After: Cache only multi-use dataframes

# Good: Cache strategically
dim_users = spark.read.parquet("s3://dims/users").cache()  # Used 10x
 
# Don't cache single-use
fact_orders = spark.read.parquet("s3://facts/orders")  # Used once

Rule: Cache only if:

Used 3+ times in same job
Size < 20% of cluster memory
Expensive to recompute

Savings: $3K/month (better memory utilization)
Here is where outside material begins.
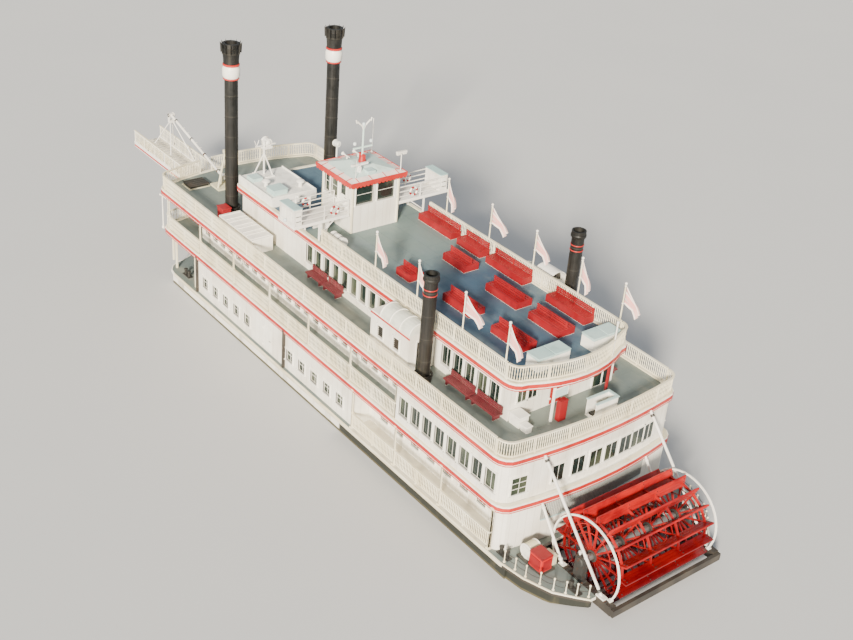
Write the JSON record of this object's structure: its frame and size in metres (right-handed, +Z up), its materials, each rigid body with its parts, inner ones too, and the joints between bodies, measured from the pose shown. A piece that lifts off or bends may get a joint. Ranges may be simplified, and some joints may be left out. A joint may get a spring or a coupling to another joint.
{
  "type": "stern-wheel paddle steamer, scale model 1:2",
  "caption": "Stern-wheel river excursion boat at half size, with stacked cabins, railings, tall stacks, a pilot house, a turning paddle wheel and a landing stage on a boom.",
  "frame": {"origin": "amidships on the centreline, on the hull's flat bottom; the waterline is 0.85 m above it", "axes": "+X to the bow, +Y to port, +Z up"},
  "size_m": [28.96, 6.95, 10.83],
  "materials": {
    "hull_paint": "satin, weathered",
    "deck_paint": "matt grey-green deck paint",
    "top_deck_paint": "matt blue-grey deck paint",
    "wall_paint": "semi-gloss warm white",
    "window_glass": "tinted",
    "rail_paint": "semi-gloss cream",
    "door_red": "semi-gloss",
    "door_paint": "semi-gloss",
    "roof_paint": "satin",
    "wheel_red": "painted, wet",
    "shaft_steel": "satin",
    "bearing_iron": "painted",
    "dark_timber": "weathered",
    "white_steel": "semi-gloss",
    "stack_paint": "satin"
  },
  "bodies": {
    "boat": {"hull": "hull_paint", "main_deck": "deck_paint", "second_deck": "deck_paint", "third_deck": "deck_paint", "top_deck": "top_deck_paint", "main_house": "wall_paint", "second_house": "wall_paint", "third_house": "wall_paint", "pilot_house": "wall_paint", "stair_house_port": "wall_paint", "stair_house_stbd": "wall_paint", "locker_port": "wall_paint", "locker_stbd": "wall_paint", "main_glazing": "window_glass", "second_glazing": "window_glass", "third_glazing": "window_glass", "pilot_glazing": "window_glass", "main_rail_port": "rail_paint", "main_rail_stbd": "rail_paint", "second_rail_port": "rail_paint", "second_rail_stbd": "rail_paint", "second_rail_bow": "rail_paint", "third_rail_port": "rail_paint", "third_rail_stbd": "rail_paint", "third_rail_bow_port": "rail_paint", "third_rail_bow_stbd": "rail_paint", "third_rail_aft": "rail_paint", "top_rail_port": "rail_paint", "top_rail_stbd": "rail_paint", "top_rail_aft": "rail_paint", "wheel_guard_port": "rail_paint", "wheel_guard_stbd": "rail_paint", "boom_frame": "rail_paint", "pilot_roof": "roof_paint", "bearing_port": "bearing_iron", "bearing_stbd": "bearing_iron", "fantail_winch": "bearing_iron", "stern_beam": "dark_timber", "wheel_beam_port": "dark_timber", "wheel_beam_stbd": "dark_timber", "strut_port": "white_steel", "strut_stbd": "white_steel", "foremast": "white_steel", "bridge_wing_port": "white_steel", "bridge_wing_stbd": "white_steel", "tall_stack_port": "stack_paint", "tall_stack_stbd": "stack_paint", "short_stack_port": "stack_paint", "short_stack_stbd": "stack_paint"},
    "wheel": {"paddle_wheel": "wheel_red", "wheel_shaft": "shaft_steel"},
    "rudder_port": {"rudder_port": "hull_paint"},
    "rudder_stbd": {"rudder_stbd": "hull_paint"},
    "boom": {"stage_boom": "white_steel"},
    "stage": {"landing_stage": "white_steel"},
    "gangway_door_port": {"gangway_door_port": "door_paint"},
    "gangway_door_stbd": {"gangway_door_stbd": "door_paint"},
    "pilot_door_port": {"pilot_door_port": "door_paint"},
    "pilot_door_stbd": {"pilot_door_stbd": "door_paint"},
    "third_aft_door": {"third_aft_door": "door_red"}
  },
  "joints": [
    {"name": "wheel_spin", "type": "hinge", "parent": "boat", "child": "wheel", "pos_m": [-11.85, 0, 2.05], "axis": [0, 1, 0], "continuous": true},
    {"name": "rudder_port_turn", "type": "hinge", "parent": "boat", "child": "rudder_port", "pos_m": [-9.5, 1.3, 0.35], "axis": [0, 0, 1], "range_deg": [-40, 40]},
    {"name": "rudder_stbd_turn", "type": "hinge", "parent": "boat", "child": "rudder_stbd", "pos_m": [-9.5, -1.3, 0.35], "axis": [0, 0, 1], "range_deg": [-40, 40]},
    {"name": "boom_luff", "type": "hinge", "parent": "boat", "child": "boom", "pos_m": [9.3, 1.2, 4.825], "axis": [0, -1, 0], "range_deg": [-22, 12]},
    {"name": "stage_level", "type": "hinge", "parent": "boom", "child": "stage", "pos_m": [13.46, 1.2, 5.87], "axis": [0, -1, 0], "range_deg": [-12, 22]},
    {"name": "gangway_door_port_swing", "type": "hinge", "parent": "boat", "child": "gangway_door_port", "pos_m": [2.7, 3.3825, 1.95], "axis": [0, 0, -1], "range_deg": [0, 95]},
    {"name": "gangway_door_stbd_swing", "type": "hinge", "parent": "boat", "child": "gangway_door_stbd", "pos_m": [2.7, -3.3825, 1.95], "axis": [0, 0, 1], "range_deg": [0, 95]},
    {"name": "pilot_door_port_swing", "type": "hinge", "parent": "boat", "child": "pilot_door_port", "pos_m": [1.95, 0.9575, 7.15], "axis": [0, 0, -1], "range_deg": [0, 95]},
    {"name": "pilot_door_stbd_swing", "type": "hinge", "parent": "boat", "child": "pilot_door_stbd", "pos_m": [1.95, -0.9575, 7.15], "axis": [0, 0, 1], "range_deg": [0, 95]},
    {"name": "third_aft_door_swing", "type": "hinge", "parent": "boat", "child": "third_aft_door", "pos_m": [-8.3225, 0.475, 5], "axis": [0, 0, -1], "range_deg": [0, 95]}
  ],
  "couplings": [
    {"joint": "rudder_stbd_turn", "follows": "rudder_port_turn", "ratio": 1},
    {"joint": "stage_level", "follows": "boom_luff", "ratio": -1}
  ]
}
4. Dynamic Partition Pruning

Enable Spark 3.0+ optimization:

spark.conf.set("spark.sql.optimizer.dynamicPartitionPruning.enabled", "true")
 
# Automatically skips partitions
fact_sales = spark.read.parquet("s3://facts/sales")  # 1000 partitions
dim_product = spark.read.parquet("s3://dims/products")
 
# Spark automatically prunes irrelevant partitions
result = fact_sales.join(
    dim_product.filter(col("category") == "Electronics"),
    "product_id"
)
# Reads only 50 partitions instead of 1000

Savings: $4K/month (80% less data scanned)

5. Spot Instances

Configuration:

cluster_config = {
    "node_type_id": "r5.4xlarge",
    "driver_node_type_id": "r5.xlarge",  # On-demand driver
    "num_workers": 20,
    "aws_attributes": {
        "availability": "SPOT_WITH_FALLBACK",  # Use spot, fallback to on-demand
        "spot_bid_price_percent": 100,
        "first_on_demand": 2  # Keep 2 on-demand for stability
    }
}

Spot Instance Strategy:

Driver: Always on-demand (stability)
Workers: 80% spot, 20% on-demand
Multiple AZs for availability

Savings: $8K/month (60% discount on workers)
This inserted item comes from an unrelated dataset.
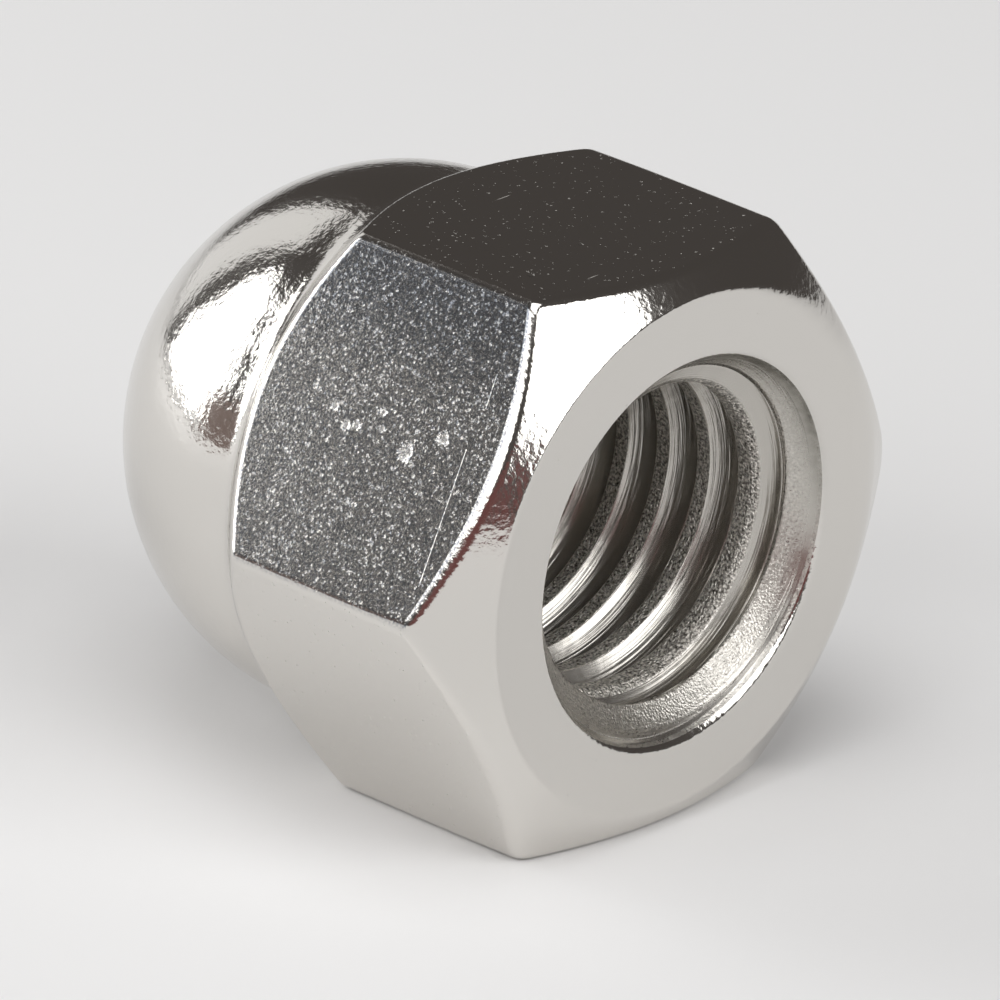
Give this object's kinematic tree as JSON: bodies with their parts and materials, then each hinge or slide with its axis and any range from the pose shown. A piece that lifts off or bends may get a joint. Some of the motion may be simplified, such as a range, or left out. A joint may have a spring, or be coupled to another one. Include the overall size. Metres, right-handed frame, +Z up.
{
  "type": "cap nut",
  "caption": "Domed hexagon cap nut of bright stainless steel, with a countersunk blind thread, lying on one flat.",
  "frame": {"origin": "centre of the bearing face, on the thread axis", "axes": "-Y out of the threaded mouth and +Y towards the top of the dome, +Z up: the nut lies on the flat that faces -Z, with two of its corners on the X axis"},
  "size_m": [0.0218, 0.021, 0.019],
  "materials": {
    "bright_stainless": "bright tumbled stainless steel: mirror-like dome and chamfers, finely pitted flats, satin bearing face"
  },
  "bodies": {
    "root": {"cap_nut": "bright_stainless"}
  },
  "joints": []
}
6. Cluster Auto-Termination

Before: Clusters running 24/7

After:

cluster_config = {
    "autotermination_minutes": 15,  # Terminate after 15 min idle
    "cluster_log_conf": {
        "s3": {
            "destination": "s3://logs/",
            "enable_encryption": True
        }
    }
}

Savings: $6K/month (eliminated idle time)
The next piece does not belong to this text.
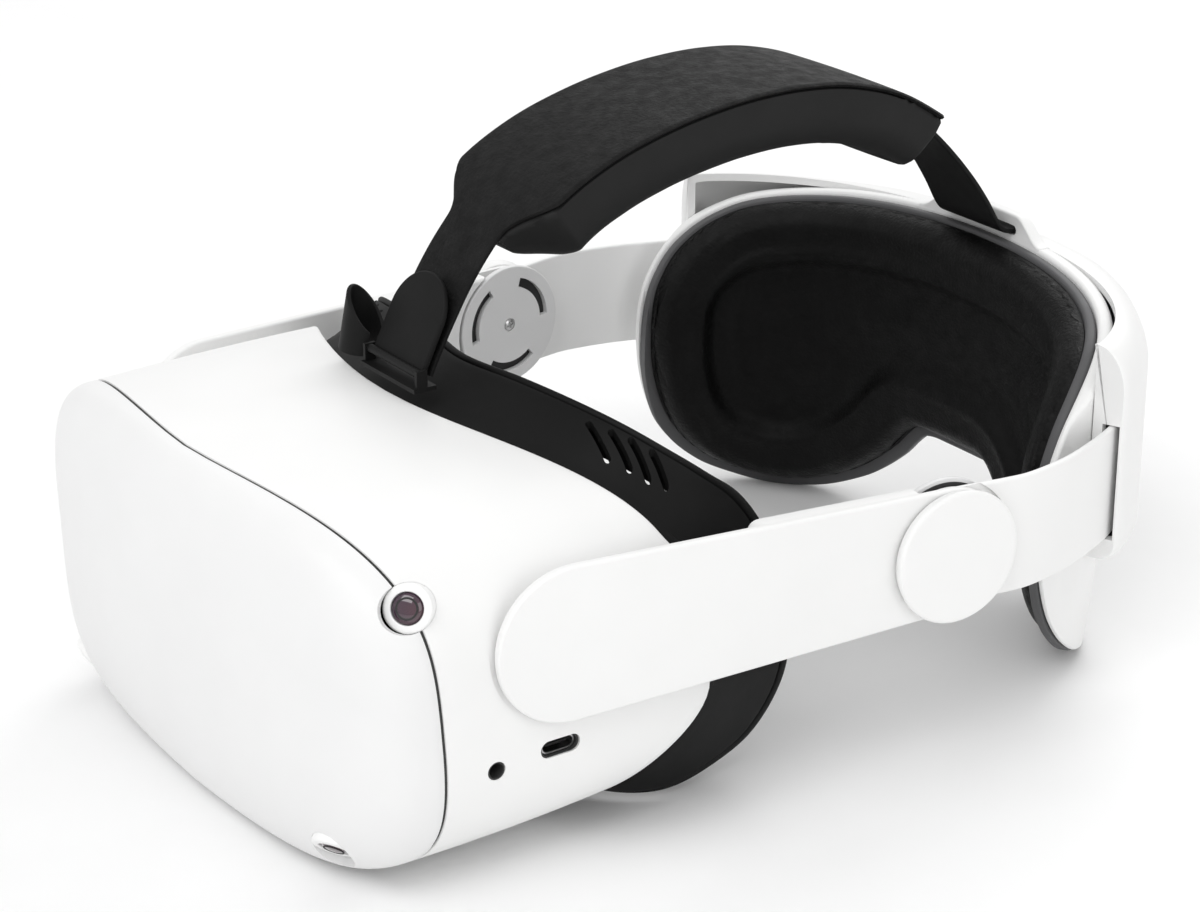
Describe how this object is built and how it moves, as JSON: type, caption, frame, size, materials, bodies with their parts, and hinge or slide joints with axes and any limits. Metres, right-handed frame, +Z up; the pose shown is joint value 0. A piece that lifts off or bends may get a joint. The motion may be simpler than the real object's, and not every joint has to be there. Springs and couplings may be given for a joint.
{
  "type": "vr headset",
  "caption": "White standalone VR headset with a black face cushion, hinged side arms, a padded rear cradle with a fit dial and a padded top strap.",
  "frame": {"origin": "on the surface that it stands on, under the middle of its bounding box", "axes": "+X to the wearer's left, +Y from the front cover towards the back of the head, +Z up; it stands on the visor's lower front edge and the two lower lobes of the rear cradle"},
  "size_m": [0.234, 0.3138, 0.172],
  "materials": {
    "white_plastic": "smooth, faintly satin moulded white",
    "grey_plastic": "light grey satin",
    "rim_plastic": "mid grey, fine matte texture",
    "black_plastic": "black, fine matte texture",
    "soft_black": "soft black, matte",
    "leatherette": "black grained leatherette",
    "lining": "black knitted cloth over foam",
    "lens_glass": "dark coated glass",
    "steel": "plain steel",
    "circuit_board": "green solder mask",
    "foil": "grey foil"
  },
  "bodies": {
    "visor": {"front_cover": "white_plastic", "body_shell": "white_plastic", "chassis": "black_plastic", "face_frame": "black_plastic", "face_cushion": "soft_black", "camera_bezel_upper_left": "white_plastic", "camera_bezel_upper_right": "white_plastic", "camera_bezel_lower_left": "white_plastic", "camera_bezel_lower_right": "white_plastic", "camera_lens_upper_left": "lens_glass", "camera_lens_upper_right": "lens_glass", "camera_lens_lower_left": "lens_glass", "camera_lens_lower_right": "lens_glass", "main_board": "circuit_board", "battery_pack": "foil", "heat_spreader": "foil", "fan_case": "black_plastic", "display_panel": "lens_glass", "proximity_sensor": "lens_glass", "lens_shroud": "black_plastic", "usb_c_port": "steel", "audio_jack": "black_plastic", "strap_anchor": "black_plastic", "strap_guide": "soft_black", "pivot_post_left": "black_plastic", "pivot_post_right": "black_plastic"},
    "fan": {"fan_rotor": "black_plastic"},
    "left_eye": {"lens_barrel_left": "black_plastic", "lens_left": "lens_glass"},
    "right_eye": {"lens_barrel_right": "black_plastic", "lens_right": "lens_glass"},
    "power_key": {"power_button": "white_plastic"},
    "volume_key": {"volume_rocker": "white_plastic"},
    "arms": {"side_arm_left": "white_plastic", "side_arm_right": "white_plastic"},
    "bands": {"hub_cap_left": "white_plastic", "hub_cap_right": "white_plastic", "hub_plate_left": "grey_plastic", "hub_plate_right": "grey_plastic", "hub_screw_left": "steel", "hub_screw_right": "steel", "rear_band_left": "white_plastic", "rear_band_right": "white_plastic", "band_tail_left": "white_plastic", "band_tail_right": "white_plastic"},
    "cradle": {"cradle_pad": "leatherette", "cradle_rim": "rim_plastic", "cradle_shell": "white_plastic", "cradle_cover": "white_plastic"},
    "dial": {"dial_pinion": "black_plastic", "dial_knob": "black_plastic"},
    "left_rack": {"rack_left": "black_plastic"},
    "right_rack": {"rack_right": "black_plastic"},
    "crown": {"top_strap": "leatherette", "top_strap_cushion": "lining", "top_strap_tab": "soft_black"},
    "back_strap": {"rear_strap": "soft_black"}
  },
  "joints": [
    {"name": "arm_tilt", "type": "hinge", "parent": "visor", "child": "arms", "pos_m": [0, -0.09141, 0.06679], "axis": [1, 0, 0], "range_deg": [-8, 8]},
    {"name": "rear_tilt", "type": "hinge", "parent": "arms", "child": "bands", "pos_m": [0, 0.02238, 0.06517], "axis": [1, 0, 0], "range_deg": [-4, 4]},
    {"name": "cradle_fit", "type": "slide", "parent": "bands", "child": "cradle", "axis": [0, 0.9999, -0.0142], "range_m": [-0.012, 0], "deforming": ["band_tail_left", "band_tail_right"]},
    {"name": "dial_turn", "type": "hinge", "parent": "cradle", "child": "dial", "pos_m": [0, 0.14153, 0.06128], "axis": [0, 0.9999, -0.0142], "range_deg": [-94, 0.5]},
    {"name": "left_rack_slide", "type": "slide", "parent": "cradle", "child": "left_rack", "axis": [1, 0, 0], "range_m": [-0.0116, 0.0001]},
    {"name": "right_rack_slide", "type": "slide", "parent": "cradle", "child": "right_rack", "axis": [1, 0, 0], "range_m": [-0.0001, 0.0116]},
    {"name": "crown_tilt", "type": "hinge", "parent": "visor", "child": "crown", "pos_m": [0, -0.08085, 0.10644], "axis": [1, 0, 0], "range_deg": [-6.8, 6.8]},
    {"name": "back_strap_bend", "type": "hinge", "parent": "cradle", "child": "back_strap", "pos_m": [0, 0.1272, 0.10849], "axis": [1, 0, 0], "range_deg": [-9.3, 0.2], "deforming": ["rear_strap"]},
    {"name": "eye_spacing", "type": "slide", "parent": "visor", "child": "left_eye", "axis": [1, 0, 0], "range_m": [-0.0025, 0.0025]},
    {"name": "right_eye_spacing", "type": "slide", "parent": "visor", "child": "right_eye", "axis": [1, 0, 0], "range_m": [-0.0026, 0.0026]},
    {"name": "power_press", "type": "slide", "parent": "visor", "child": "power_key", "axis": [1, 0, 0], "range_m": [0, 0.0006], "stiffness_N_per_m": 300, "springref_m": -0.001},
    {"name": "volume_rock", "type": "hinge", "parent": "visor", "child": "volume_key", "pos_m": [0.034, -0.10731, 0.00381], "axis": [0, 0.9999, -0.0142], "range_deg": [-1.2, 1.2], "stiffness_Nm_per_rad": 0.05},
    {"name": "fan_spin", "type": "hinge", "parent": "visor", "child": "fan", "pos_m": [0.031, -0.13618, 0.05522], "axis": [0, 0.9999, -0.0142], "continuous": true}
  ],
  "couplings": [
    {"joint": "dial_turn", "follows": "cradle_fit", "rad_per_m": 135.71},
    {"joint": "left_rack_slide", "follows": "cradle_fit", "ratio": 0.95},
    {"joint": "right_rack_slide", "follows": "cradle_fit", "ratio": -0.95},
    {"joint": "back_strap_bend", "follows": "cradle_fit", "rad_per_m": 13.3},
    {"joint": "crown_tilt", "follows": "arm_tilt", "ratio": 0.83},
    {"joint": "right_eye_spacing", "follows": "eye_spacing", "ratio": -1}
  ]
}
7. Job Scheduling Optimization

Before: All jobs run during business hours

After: Spread across 24 hours

# High-priority: Business hours
critical_jobs = ["revenue_report", "user_metrics"]
schedule_time = "08:00"
 
# Low-priority: Off-peak hours (cheaper spot instances)
batch_jobs = ["historical_backfill", "data_quality_checks"]
schedule_time = "02:00"  # 3x cheaper spot availability

Savings: $2K/month

Cost Breakdown

Optimization	Monthly Savings	Implementation Effort
Right-sizing	$12,000	Medium
Partitioning	$5,000	Low
Caching	$3,000	Low
Partition Pruning	$4,000	Low
Spot Instances	$8,000	Medium
Auto-termination	$6,000	Low
Job Scheduling	$2,000	Low
Total	$40K → $16K	60% Reduction

Monitoring Dashboard

Track these metrics:

-- DBU consumption by job
SELECT 
    job_name,
    SUM(dbu_units) as total_dbus,
    SUM(dbu_units * cost_per_dbu) as cost_usd
FROM cluster_usage
WHERE date >= current_date() - 30
GROUP BY job_name
ORDER BY cost_usd DESC

# Alert on cost anomalies
def check_cost_anomaly(current_cost, historical_avg):
    threshold = historical_avg * 1.3  # 30% increase
    if current_cost > threshold:
        send_alert(f"Cost spike detected: ${current_cost:.2f}")

Best Practices

DO:

✅ Right-size clusters per workload
✅ Use spot instances (80/20 split)
✅ Enable auto-termination (15 min)
✅ Optimize partition sizes (128MB-1GB)
✅ Cache only multi-use data
✅ Schedule off-peak for batch jobs
✅ Monitor costs daily

DON'T:

❌ Use one cluster for everything
❌ Keep clusters running 24/7
❌ Cache everything "just in case"
❌ Ignore partition counts
❌ Run all jobs during business hours
❌ Skip cost monitoring

Implementation Timeline

Week 1: Right-size clusters, enable auto-termination
Week 2: Optimize partitioning, enable spot instances
Week 3: Implement caching strategy, partition pruning
Week 4: Job scheduling optimization, monitoring

Results

Before:

$40K/month
4+ hour runtimes
70% resource waste
Manual cluster management

After:

$16K/month (60% reduction)
2.5 hour runtimes (38% faster)
15% resource waste
Automated cost controls

Key Takeaways

Workload-specific clusters save more than generic sizing
Spot instances are the biggest cost lever (60% discount)
Auto-termination eliminates idle waste
Partition optimization improves both cost and performance
Monitoring is essential for sustained savings

Cost optimization is continuous, not one-time. Set up alerts, review monthly, and iterate.